- Given material
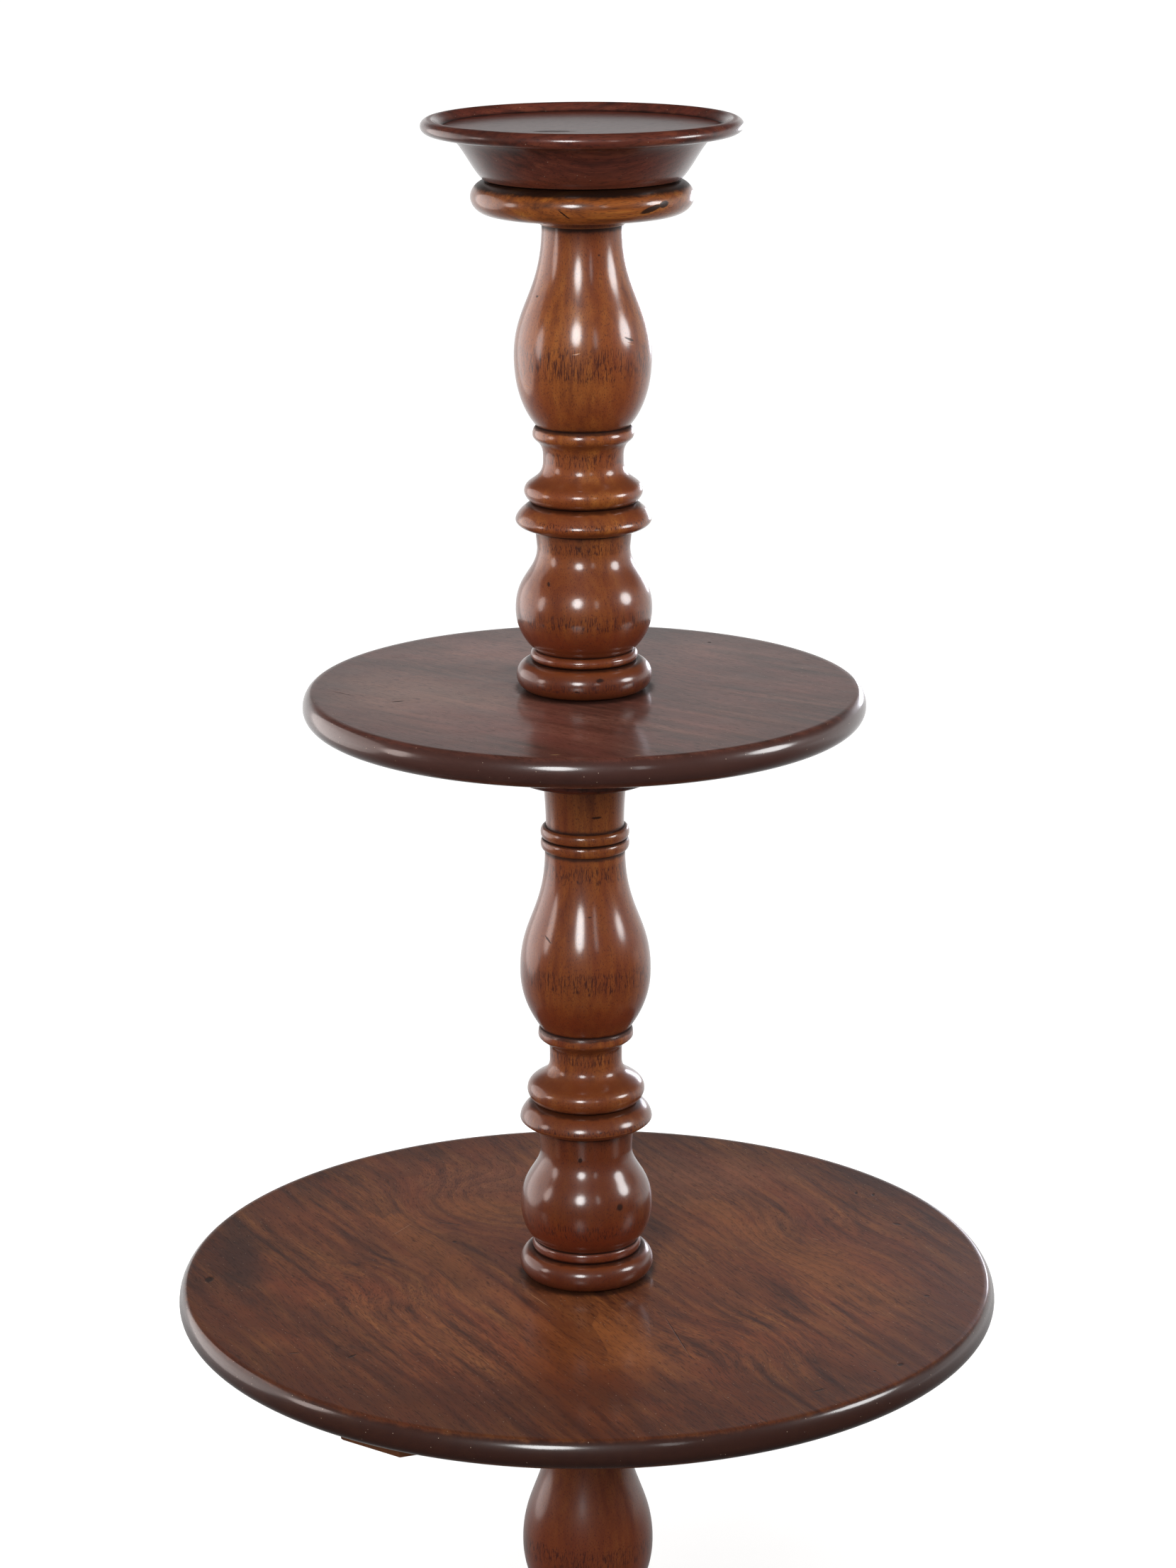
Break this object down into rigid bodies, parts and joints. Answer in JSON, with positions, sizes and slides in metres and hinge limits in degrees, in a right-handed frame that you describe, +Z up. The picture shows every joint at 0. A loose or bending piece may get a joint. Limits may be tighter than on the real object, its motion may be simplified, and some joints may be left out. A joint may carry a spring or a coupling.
{
  "type": "dumbwaiter table",
  "caption": "Round-tiered dumbwaiter: revolving tiers and a small dish graduate up a ring-and-vase turned column on a tripod with casters.",
  "frame": {"origin": "on the floor, on the column's axis, midway under the object", "axes": "+Z up along the column, -Y towards the picture's viewer, +X to the viewer's right"},
  "size_m": [0.61, 0.61, 1.4217],
  "materials": {
    "column_wood": "polished red-brown mahogany",
    "capital_wood": "polished golden-brown mahogany",
    "tier_wood": "worn dark polished mahogany",
    "brass": "dulled cast brass",
    "iron": "blackened wrought iron",
    "screw_steel": "aged steel"
  },
  "bodies": {
    "stand": {"pedestal_column": "column_wood", "middle_column": "column_wood", "upper_column": "column_wood", "capital_ring": "capital_wood", "leg_1": "column_wood", "leg_2": "column_wood", "leg_3": "column_wood", "spider_plate": "iron", "plate_screw_hub_1": "screw_steel", "plate_screw_hub_2": "screw_steel", "plate_screw_hub_3": "screw_steel", "plate_screw_leg_1": "screw_steel", "plate_screw_leg_2": "screw_steel", "plate_screw_leg_3": "screw_steel", "caster_cup_1": "brass", "caster_cup_2": "brass", "caster_cup_3": "brass"},
    "dish": {"dish": "tier_wood"},
    "middle_tier": {"middle_tier": "tier_wood", "middle_tier_boss": "tier_wood"},
    "lower_tier": {"lower_tier": "tier_wood", "lower_tier_boss": "tier_wood", "batten_front": "tier_wood", "batten_back": "tier_wood", "batten_screw_front_1": "screw_steel", "batten_screw_front_2": "screw_steel", "batten_screw_front_3": "screw_steel", "batten_screw_back_1": "screw_steel", "batten_screw_back_2": "screw_steel", "batten_screw_back_3": "screw_steel"},
    "caster_1": {"caster_horn_1": "brass", "caster_axle_1": "screw_steel"},
    "caster_2": {"caster_horn_2": "brass", "caster_axle_2": "screw_steel"},
    "caster_3": {"caster_horn_3": "brass", "caster_axle_3": "screw_steel"},
    "wheel_1": {"caster_wheel_1": "brass"},
    "wheel_2": {"caster_wheel_2": "brass"},
    "wheel_3": {"caster_wheel_3": "brass"}
  },
  "joints": [
    {"name": "dish_spin", "type": "hinge", "parent": "stand", "child": "dish", "pos_m": [0, 0, 1.3902], "axis": [0, 0, 1], "continuous": true},
    {"name": "middle_tier_spin", "type": "hinge", "parent": "stand", "child": "middle_tier", "pos_m": [0, 0, 1.003], "axis": [0, 0, 1], "continuous": true},
    {"name": "lower_tier_spin", "type": "hinge", "parent": "stand", "child": "lower_tier", "pos_m": [0, 0, 0.55], "axis": [0, 0, 1], "continuous": true},
    {"name": "caster_swivel_1", "type": "hinge", "parent": "stand", "child": "caster_1", "pos_m": [0, 0.252, 0.036], "axis": [0, 0, 1], "continuous": true},
    {"name": "caster_swivel_2", "type": "hinge", "parent": "stand", "child": "caster_2", "pos_m": [-0.21824, -0.126, 0.036], "axis": [0, 0, 1], "continuous": true},
    {"name": "caster_swivel_3", "type": "hinge", "parent": "stand", "child": "caster_3", "pos_m": [0.21824, -0.126, 0.036], "axis": [0, 0, 1], "continuous": true},
    {"name": "wheel_spin_1", "type": "hinge", "parent": "caster_1", "child": "wheel_1", "pos_m": [0, 0.264, 0.01471], "axis": [-1, 0, 0], "continuous": true},
    {"name": "wheel_spin_2", "type": "hinge", "parent": "caster_2", "child": "wheel_2", "pos_m": [-0.22863, -0.132, 0.01471], "axis": [0.5, -0.866, 0], "continuous": true},
    {"name": "wheel_spin_3", "type": "hinge", "parent": "caster_3", "child": "wheel_3", "pos_m": [0.22863, -0.132, 0.01471], "axis": [0.5, 0.866, 0], "continuous": true}
  ]
}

- Work to complete
Extract all of the data shown above without alteration.

- Response for this exercise
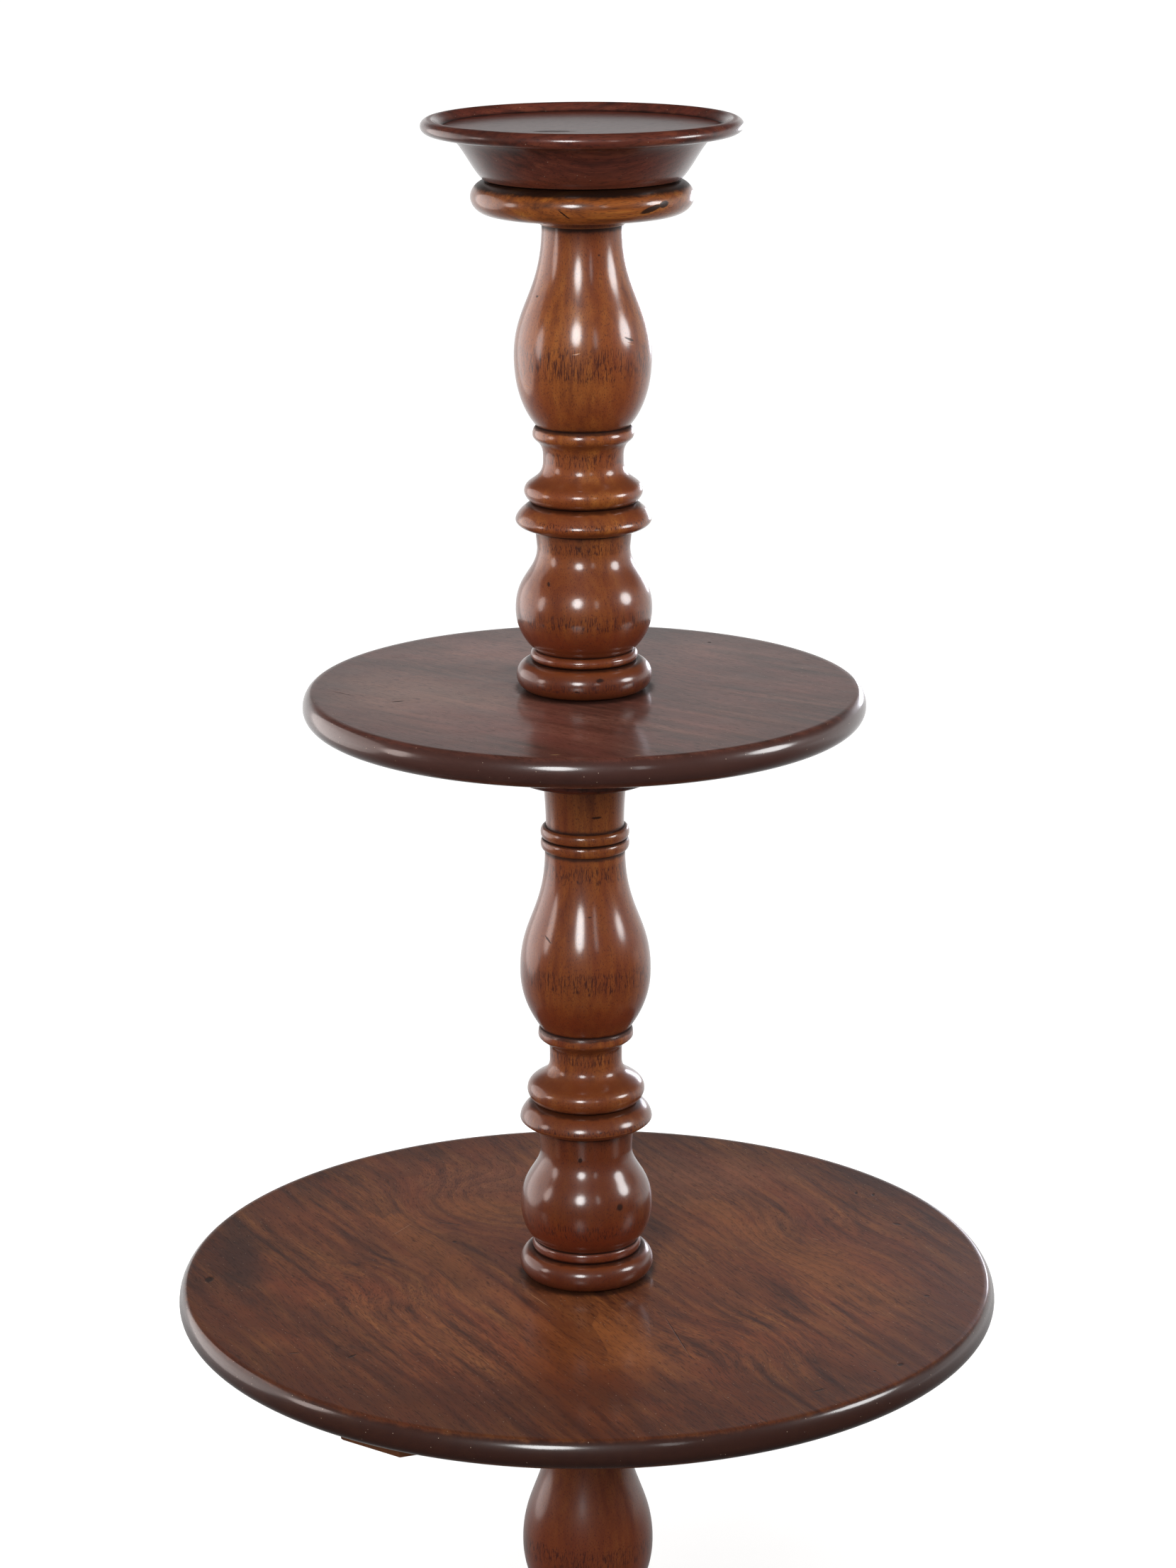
Break this object down into rigid bodies, parts and joints. Answer in JSON, with positions, sizes and slides in metres and hinge limits in degrees, in a right-handed frame that you describe, +Z up. The picture shows every joint at 0. A loose or bending piece may get a joint. Limits may be tighter than on the real object, its motion may be simplified, and some joints may be left out. A joint may carry a spring or a coupling.
{
  "type": "dumbwaiter table",
  "caption": "Round-tiered dumbwaiter: revolving tiers and a small dish graduate up a ring-and-vase turned column on a tripod with casters.",
  "frame": {"origin": "on the floor, on the column's axis, midway under the object", "axes": "+Z up along the column, -Y towards the picture's viewer, +X to the viewer's right"},
  "size_m": [0.61, 0.61, 1.4217],
  "materials": {
    "column_wood": "polished red-brown mahogany",
    "capital_wood": "polished golden-brown mahogany",
    "tier_wood": "worn dark polished mahogany",
    "brass": "dulled cast brass",
    "iron": "blackened wrought iron",
    "screw_steel": "aged steel"
  },
  "bodies": {
    "stand": {"pedestal_column": "column_wood", "middle_column": "column_wood", "upper_column": "column_wood", "capital_ring": "capital_wood", "leg_1": "column_wood", "leg_2": "column_wood", "leg_3": "column_wood", "spider_plate": "iron", "plate_screw_hub_1": "screw_steel", "plate_screw_hub_2": "screw_steel", "plate_screw_hub_3": "screw_steel", "plate_screw_leg_1": "screw_steel", "plate_screw_leg_2": "screw_steel", "plate_screw_leg_3": "screw_steel", "caster_cup_1": "brass", "caster_cup_2": "brass", "caster_cup_3": "brass"},
    "dish": {"dish": "tier_wood"},
    "middle_tier": {"middle_tier": "tier_wood", "middle_tier_boss": "tier_wood"},
    "lower_tier": {"lower_tier": "tier_wood", "lower_tier_boss": "tier_wood", "batten_front": "tier_wood", "batten_back": "tier_wood", "batten_screw_front_1": "screw_steel", "batten_screw_front_2": "screw_steel", "batten_screw_front_3": "screw_steel", "batten_screw_back_1": "screw_steel", "batten_screw_back_2": "screw_steel", "batten_screw_back_3": "screw_steel"},
    "caster_1": {"caster_horn_1": "brass", "caster_axle_1": "screw_steel"},
    "caster_2": {"caster_horn_2": "brass", "caster_axle_2": "screw_steel"},
    "caster_3": {"caster_horn_3": "brass", "caster_axle_3": "screw_steel"},
    "wheel_1": {"caster_wheel_1": "brass"},
    "wheel_2": {"caster_wheel_2": "brass"},
    "wheel_3": {"caster_wheel_3": "brass"}
  },
  "joints": [
    {"name": "dish_spin", "type": "hinge", "parent": "stand", "child": "dish", "pos_m": [0, 0, 1.3902], "axis": [0, 0, 1], "continuous": true},
    {"name": "middle_tier_spin", "type": "hinge", "parent": "stand", "child": "middle_tier", "pos_m": [0, 0, 1.003], "axis": [0, 0, 1], "continuous": true},
    {"name": "lower_tier_spin", "type": "hinge", "parent": "stand", "child": "lower_tier", "pos_m": [0, 0, 0.55], "axis": [0, 0, 1], "continuous": true},
    {"name": "caster_swivel_1", "type": "hinge", "parent": "stand", "child": "caster_1", "pos_m": [0, 0.252, 0.036], "axis": [0, 0, 1], "continuous": true},
    {"name": "caster_swivel_2", "type": "hinge", "parent": "stand", "child": "caster_2", "pos_m": [-0.21824, -0.126, 0.036], "axis": [0, 0, 1], "continuous": true},
    {"name": "caster_swivel_3", "type": "hinge", "parent": "stand", "child": "caster_3", "pos_m": [0.21824, -0.126, 0.036], "axis": [0, 0, 1], "continuous": true},
    {"name": "wheel_spin_1", "type": "hinge", "parent": "caster_1", "child": "wheel_1", "pos_m": [0, 0.264, 0.01471], "axis": [-1, 0, 0], "continuous": true},
    {"name": "wheel_spin_2", "type": "hinge", "parent": "caster_2", "child": "wheel_2", "pos_m": [-0.22863, -0.132, 0.01471], "axis": [0.5, -0.866, 0], "continuous": true},
    {"name": "wheel_spin_3", "type": "hinge", "parent": "caster_3", "child": "wheel_3", "pos_m": [0.22863, -0.132, 0.01471], "axis": [0.5, 0.866, 0], "continuous": true}
  ]
}